Modeling Tumor Growth in an Evolving Organ: a Diffuse Domain Approach

Date Thursday November 15, 2012 at 4:00 PM
Location 13-105 Center for the Health Sciences (CHS)
Speaker Yao-Li Chuang, Ph.D., Postdoctoral Fellow, Department of Pathology, Computational Biology Program, University of New Mexico
Sponsoring Dept UCLA Biomathematics
Abstract Tumor growth at the macroscopic (tissue) scale is often characterized by emerging spatiotemporal patterns. The induced heterogeneity can have further impact on the interaction between tumor cells and their microenvironment, causing the tumor to develop infiltration behaviors. Many partial-differential-equation (PDE) models have been proposed to study tumor progression, describing the interaction between the tumor cells and the substrate concentrations as diffusion-reaction processes. In “Three-dimensional multispecies nonlinear tumor growth - I Model and numerical method” [Wise et al., J. Theor. Biol. 253, pp.524-543 (2008)], we used Cahn-Hilliard equations to model tumor progression, accounting for the differentiated cell adhesion that causes phase separation among cells.

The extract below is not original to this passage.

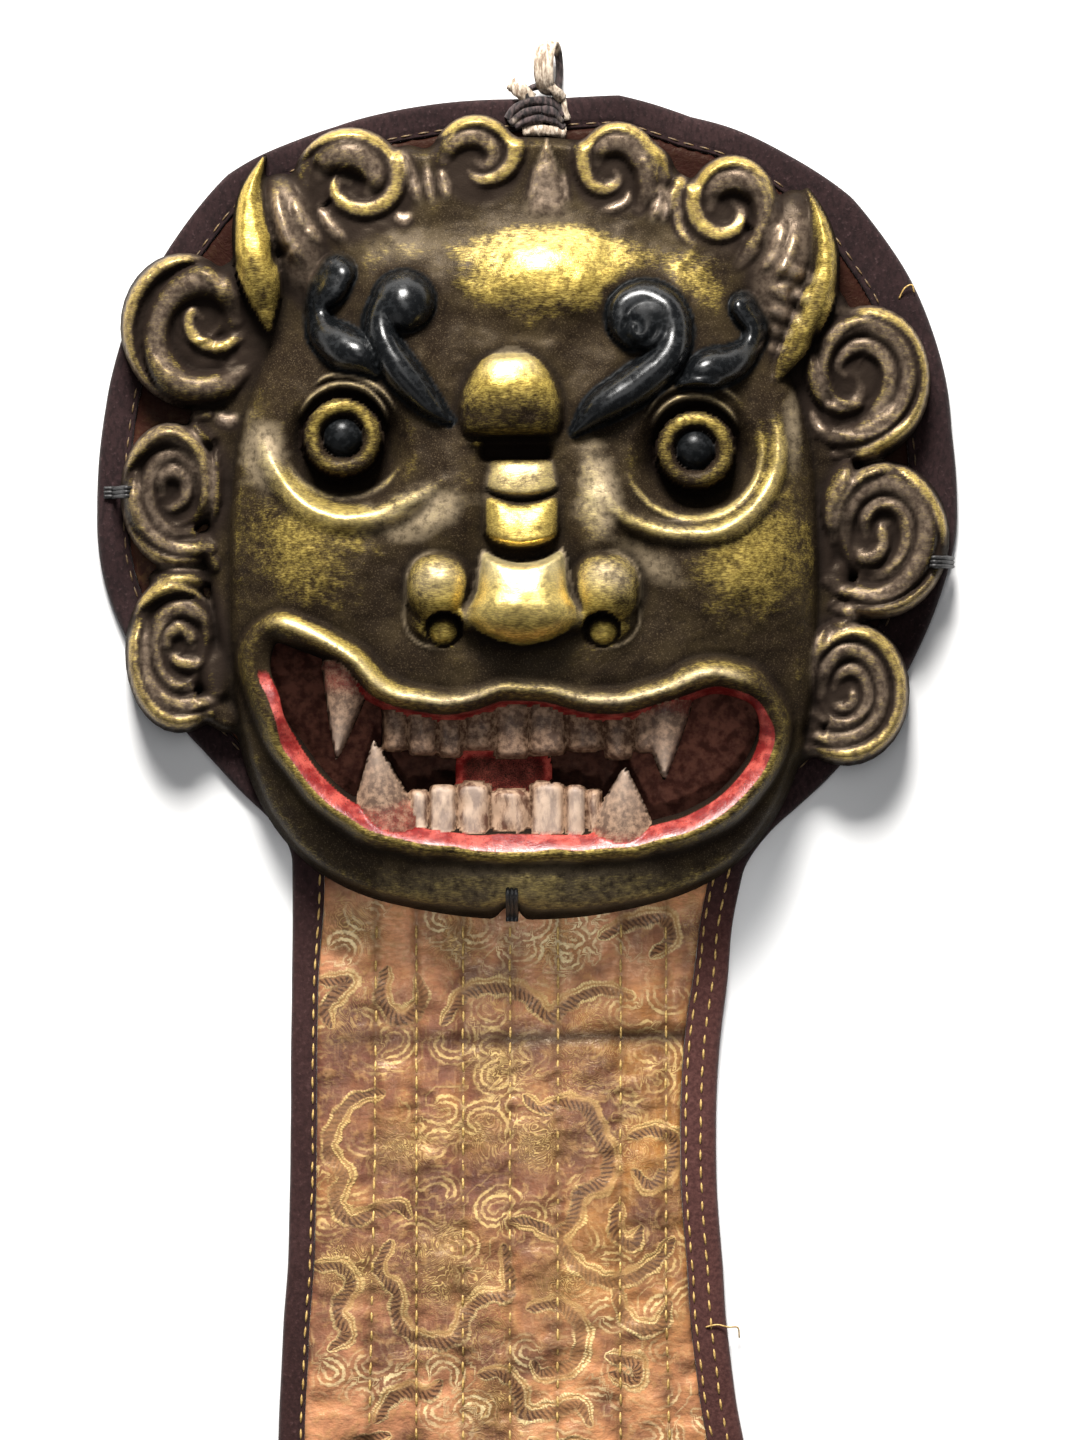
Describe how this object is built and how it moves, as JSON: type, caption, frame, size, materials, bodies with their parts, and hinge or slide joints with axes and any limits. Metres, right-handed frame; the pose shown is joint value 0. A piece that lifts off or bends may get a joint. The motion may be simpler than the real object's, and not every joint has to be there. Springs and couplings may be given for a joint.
{
  "type": "lion demon mask on a cloth hanging",
  "caption": "Moulded and gilded lion-demon face with curled hair, horns and fangs, sewn onto a quilted brocade hanging with a bound edge and a cloth loop.",
  "frame": {"origin": "on the underside of the lining, behind the root of the nose", "axes": "+Z out of the face, up as it lies on its back; +Y towards the crown and the hanging loop; the band runs along -Y"},
  "size_m": [0.2146, 0.4264, 0.0438],
  "materials": {
    "gilded_lacquer": "dark lacquer over papier-mache with rubbed gold on the high parts",
    "brocade": "copper and gold figured silk, quilted",
    "lining_cloth": "plain matt cotton",
    "binding_cloth": "dark maroon matt cloth",
    "tape_cloth": "faded folded tape",
    "black_thread": "waxed thread"
  },
  "bodies": {
    "root": {"lion_face": "gilded_lacquer", "brocade_panel": "brocade", "back_lining": "lining_cloth", "edge_binding": "binding_cloth", "hanging_loop": "tape_cloth", "tie_left": "black_thread", "tie_right": "black_thread", "tie_chin": "black_thread"}
  },
  "joints": []
}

The model successfully connected the development of tumor infiltration patterns to the microenvironmental stress. Like many other PDE tumor growth models, the Cahn-Hilliard model was formulated on an unbounded domain. In living tissues, however, tumor growth is often bounded by the tissues within an organ, which may in turn evolve due to the pressure of tumor growth. To describe the growth of such tumors, we use a recently developed diffusion domain approach, which allows us to adapt a PDE model defined on an unbounded domain to an evolving confinement. In this talk, I will first describe our tumor growth model and review our recent applications and findings of the model. Then I will introduce the diffuse domain approach and show how we adapt the tumor growth model using lymphoma progression in a lymph node and breast tumors in a mammary duct as examples.